I’m going to say that someone miscalculated the probability of 2 even numbers, or forgot about it when choosing the spinners. That last sentence is poorly worded as well.

Those sure aren’t standard dice. I wonder how many of their sides are even?

Also all the rigamarole about dragging seems unnecessary when we only want a response that’s a single number. Seems like this would work just fine as a multiple-choice question the way it is phrased.

Help me out guys. I am getting 25% for the two even numbers and 40% if two regions are colored red. Doesn’t that result in a 10% probability of success?

Ignore my previous post. I thought we were looking at the design of the question and not the posted solution. It has been a long day.

My problem with all of the SBAC stuff is the over-reliance on nifty graphics and flash motion with dragging. As mentioned above, it’s unnecessary and often counter-productive. But someone is convinced that “kids today” need this to “stay engaged.”

Just to throw another bit on the fire, the head of SBAC told us that they wouldn’t listen to criticism of the questions or the formatting because “These questions have been out there for months. They’ve been vetted by experts.”

I say (1/5)(1/2)(1/2)=1/20 or 5%. My guess would be the mistake was using a straight 1/2 for the probability that both dice would be even instead of thinking of the fact that the probability of each dice being even is independent of the other so you have a 25% chance of two even numbers like Blaise stated.

Where is the problem?

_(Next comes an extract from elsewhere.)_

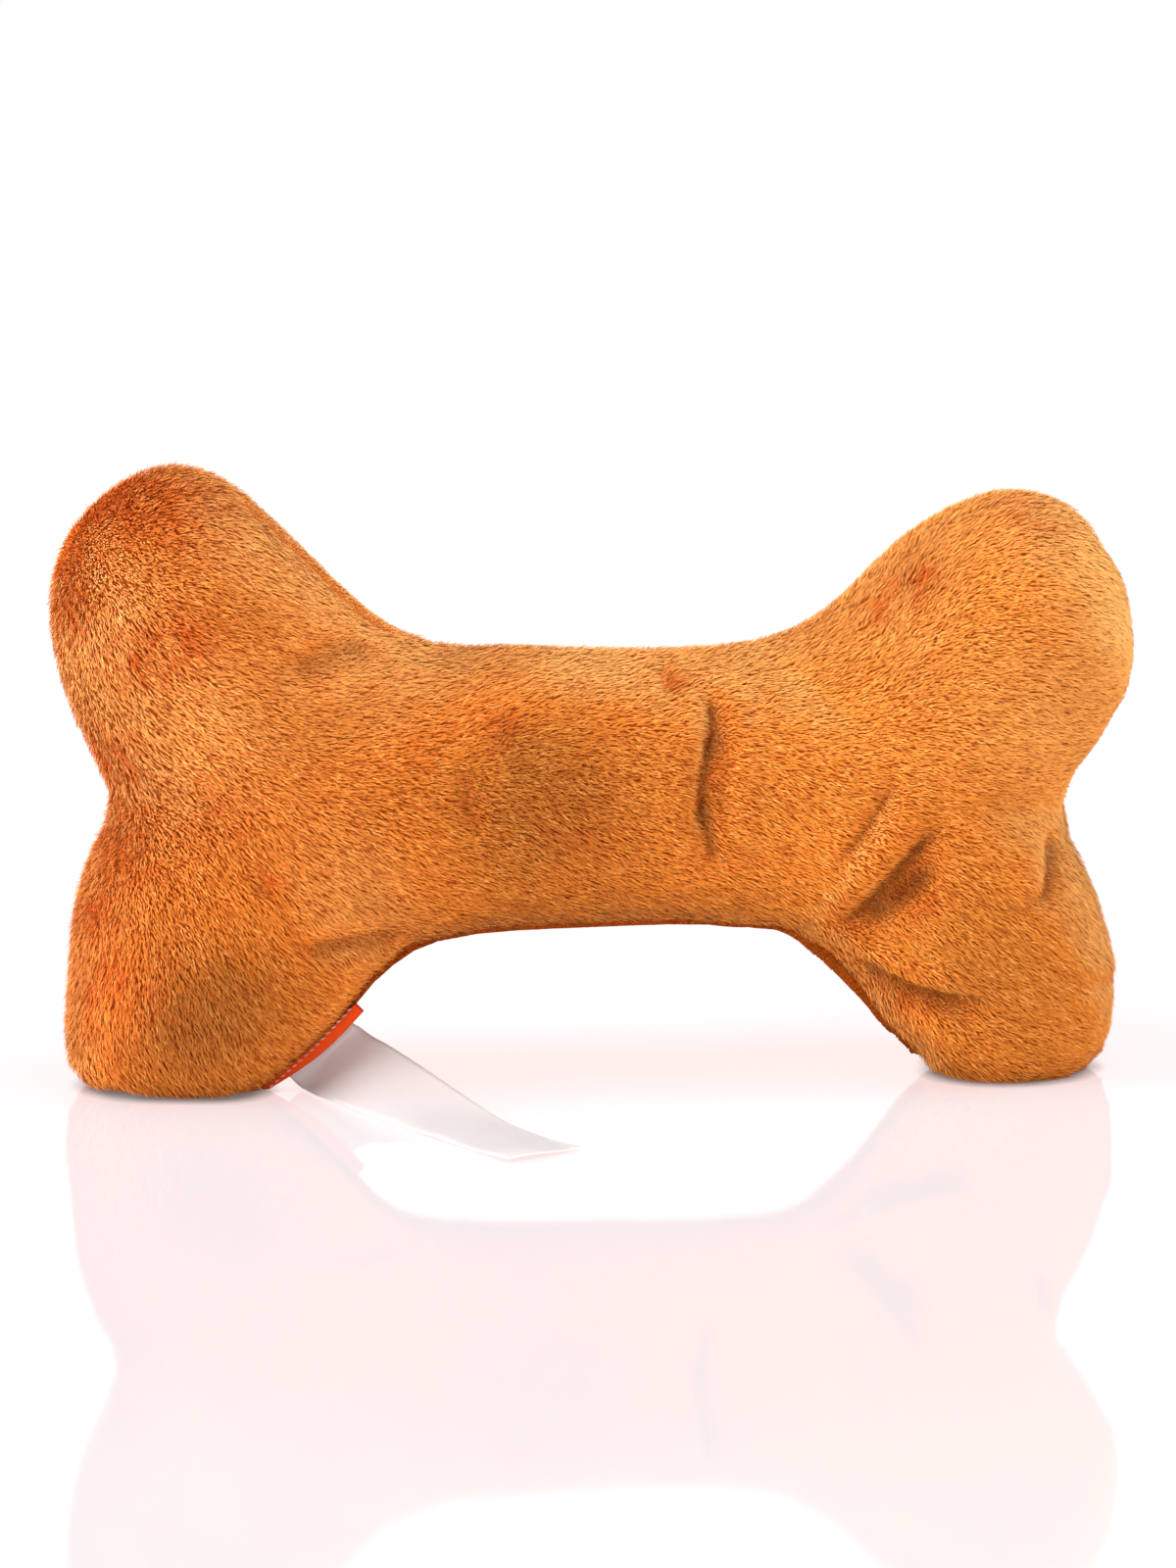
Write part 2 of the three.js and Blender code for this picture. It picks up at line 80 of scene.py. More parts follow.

In this exercise all there is the notion of independent events, and the part-whole relationship. Finally the most elemental numeracy solves the numeric relationship.

1) Probability (even face) = 1/2. Probability (red section) = n/5.
Thus Probability (even & even & red) = 1/2 x 1/2 x n/5.
And 1/2 x 1/2 x n/5 = 1/10 implies n = 2.

2) Following Laplace:
– the number of all cases possible: 6 x 6 x 5,
– the number of cases favorable: 3 x 3 x n,
– and “10% of the players to win” means 1/10 = (3 x 3 x n)/(6 x 6 x 5),
that makes n = 2.

@fdejuan it is not the problem, per se, that is noteworthy. IMO, it is the expectation that a 8th grader would be able to do this problem without a steep background in probability. It is not realistic.

I agree with Rebecca, that the student multiplied .2 and .5 by mistake. In that case it’s a fairly minor problem that’s easy to rectify. The other possibility of course is that the student has no clue how to handle either probability or proportion, and was just randomly assigning colours to the spinner. Hopefully that’s not the case, but there’s no way to tell.

The issue to me is with the question format, as there’s no real way to discern student thinking. Call me a dinosaur, but this question should have been on paper, with a separate section for rough work.